Just a stone's throw from Adeline Adeline, Gotham Bikes is one of the three stores owned by David Nazaroff and Louie Viera. The other two are the Toga! shops on the East Side and in Nyack, New York.
Gotham manager Jose Ledesma loves the city that he came to as a young Dominican immigrant; he likes to tease visitors from the other boroughs: "You can't say you're from New York City unless you are in New York City! Brooklyn's not New York," he said with a smile.
Ledesma started with Gotham under its original owner, and he's one of the chain's longest-standing employees. He still retains his love for high-end road bikes, including his own vintage Merlin.
We didn't get a chance to visit the East Side Toga! store, which is claimed to be the largest shop in the city (presumably not counting Brooklyn's R&A Cycles, which we visited Tuesday. The folks there say their's is the world's largest bicycle store.

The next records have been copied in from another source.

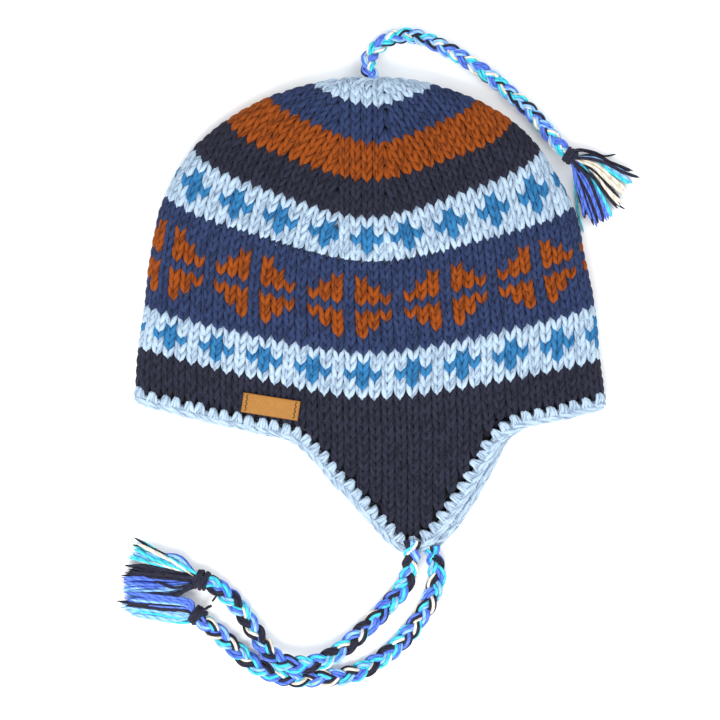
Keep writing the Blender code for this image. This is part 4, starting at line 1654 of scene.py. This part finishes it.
@dataclass(frozen=True)
class Tassel:
    """A tassel: a neck bound with dark yarn, and cut yarns that leave it.

    Attributes:
        name: the piece's name.
        node: the CAD node that it replaces.
        knot: the neck's middle, in millimetres.
        axis: the direction in which the yarns leave.
        neck: the neck's radii across and upward.
        turns: how many turns bind it.
        locks: its locks.
        strands: its yarns that show singly.
        seed: the seed of its small irregularities.
    """

    name: str
    node: str
    knot: tuple[float, float, float]
    axis: tuple[float, float, float]
    neck: tuple[float, float]
    turns: int
    locks: tuple[Lock, ...]
    strands: tuple[Strand, ...]
    seed: int
    thickness: float = 0.88
    rings: int = 17

    def build(self) -> bpy.types.Object:
        """Make the tassel.

        Returns:
            The piece.
        """
        draft = MeshDraft(self.name)
        chance = np.random.default_rng(self.seed)
        knot, axis = np.array(self.knot), unit(np.array(self.axis))
        lines, radii, slots = [], [], []
        for lock in self.locks:
            turn, end = np.array(lock.turn), np.array(lock.end)
            ahead = unit(end - turn)
            side = unit(np.cross(ahead, (0.0, 0.0, 1.0)))
            rise = np.cross(side, ahead)
            colours = [yarn for yarn, count in lock.yarns for _ in range(count)]
            for number, yarn in enumerate(colours):
                angle = chance.uniform(0, 2 * math.pi)
                share = math.sqrt(chance.uniform(0.02, 1.0))
                across = (2 * (number + 0.5) / len(colours) - 1) * 0.75 + 0.25 * math.cos(angle) * share
                spot = side * across * lock.radius + rise * math.sin(angle) * share * lock.radius * 0.6
                trim = 1 + chance.normal(0.0, 0.05)
                root = knot - axis * 2.5 + spot * 0.55
                neck = knot + axis * 2.5 + spot * 0.8
                bow = chance.normal(0.0, 0.7, 3) * (1, 1, 0.5)
                tip = turn + (end - turn) * trim + spot * 1.25 + chance.normal(0.0, 0.6, 3)
                half = (turn + spot + tip) / 2 + bow
                lines.append(np.array([root, neck, turn + spot + bow * 0.4, half, tip]))
                radii.append(self.thickness * chance.uniform(0.85, 1.15))
                slots.append(draft.slot_of(WOOL[yarn]))
        for strand in self.strands:
            fine = spline(np.array(strand.points)[None], 5)[0]
            lines.append(fine)
            radii.append(strand.radius)
            slots.append(draft.slot_of(WOOL[strand.yarn]))
        line = spline(np.array(lines) * MM, self.rings)
        line -= np.array(FORM.origin)
        radius = np.array(radii) * MM
        taper = np.ones(self.rings)
        taper[-3:] = (0.98, 0.8, 0.22)
        width = radius[:, None] * taper
        line[..., 2] = np.maximum(line[..., 2], width + 0.05 * MM)
        facing = np.broadcast_to(np.array([0.0, 0.0, 1.0]), line.shape)
        draft.tubes(line, width, facing, np.array(slots), 7, chance.uniform(0, 50, len(line)))
        self._bind(draft, knot, axis)
        return draft.build("braid_wool", [self.node])

    def _bind(self, draft: MeshDraft, knot: np.ndarray, axis: np.ndarray) -> None:
        """Wind the dark yarn round the neck.

        Args:
            draft: the tassel's mesh.
            knot: the neck's middle, in millimetres.
            axis: the direction in which the yarns leave.
        """
        chance = np.random.default_rng(self.seed + 1)
        side = unit(np.cross(axis, (0.0, 0.0, 1.0)))
        up = np.cross(side, axis)
        wide, tall = self.neck
        lines, facings = [], []
        for k in range(self.turns):
            angle = np.linspace(0.0, 2 * math.pi, 33)
            step = (k - (self.turns - 1) / 2) * 1.55
            swell = 1 - 0.12 * abs(k - (self.turns - 1) / 2) / max(1, self.turns / 2) + chance.normal(0, 0.02)
            tilt = chance.normal(0.0, 0.12)
            across = np.cos(angle) * wide * swell
            rise = np.sin(angle) * tall * swell
            ahead = step + across * tilt + rise * chance.normal(0.0, 0.1)
            lines.append(knot + side * across[:, None] + up * rise[:, None] + axis * ahead[:, None])
            facings.append(unit(side * across[:, None] / wide + up * rise[:, None] / tall))
        line = np.array(lines) * MM - np.array(FORM.origin)
        line[..., 2] = np.maximum(line[..., 2], 0.95 * MM)
        width = np.full(line.shape[:2], 1.0 * MM)
        ink = draft.slot_of(WOOL[Yarn.INK])
        draft.tubes(line, width, np.array(facings), np.full(self.turns, ink), 8, chance.uniform(0, 50, self.turns))


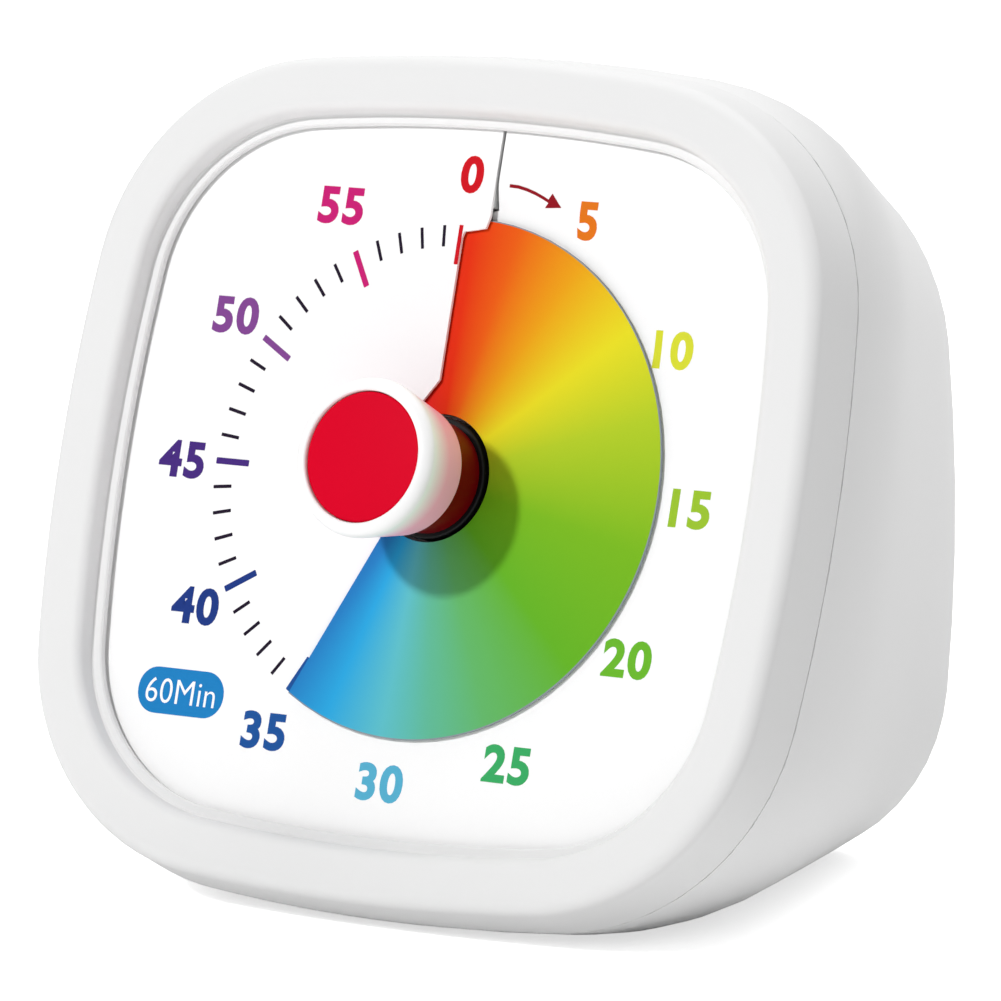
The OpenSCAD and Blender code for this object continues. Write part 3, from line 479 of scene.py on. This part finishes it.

During this tour of 13 stores, we saw a range of very focused stores, each targeting a specific niche, from high-end road to randonneur to family to pricy Euro city machines. Even Spokesman, with its huge inventory, is focused in its own way, on the tastes and flavor of Dall’Orso's interests in all-things bicycle. It does take a certain kind of customer to appreciate poking around at the Spokesman, and in that way, it's a niche store.
Gotham, our last visit, was in some ways the most general purpose store, and we mean that as a compliment. It's merchandised well, but not in a fussy way. It's not extravagantly large or small. It's close enough to Tribeca and the financial district to sell some high-end road and mountain bikes, but it also serves the neighborhood with mid-priced hybrids and service for bike messengers and delivery men.
Gotham City is the fictional home of comic book superheroes, and Gotham Bikes could be a comic artist's vision of an ideal bike shop, with a retro feel remade with some high-tech gadgetry for today's audience. Bam! Pow Zap! Sock! Ka-pow!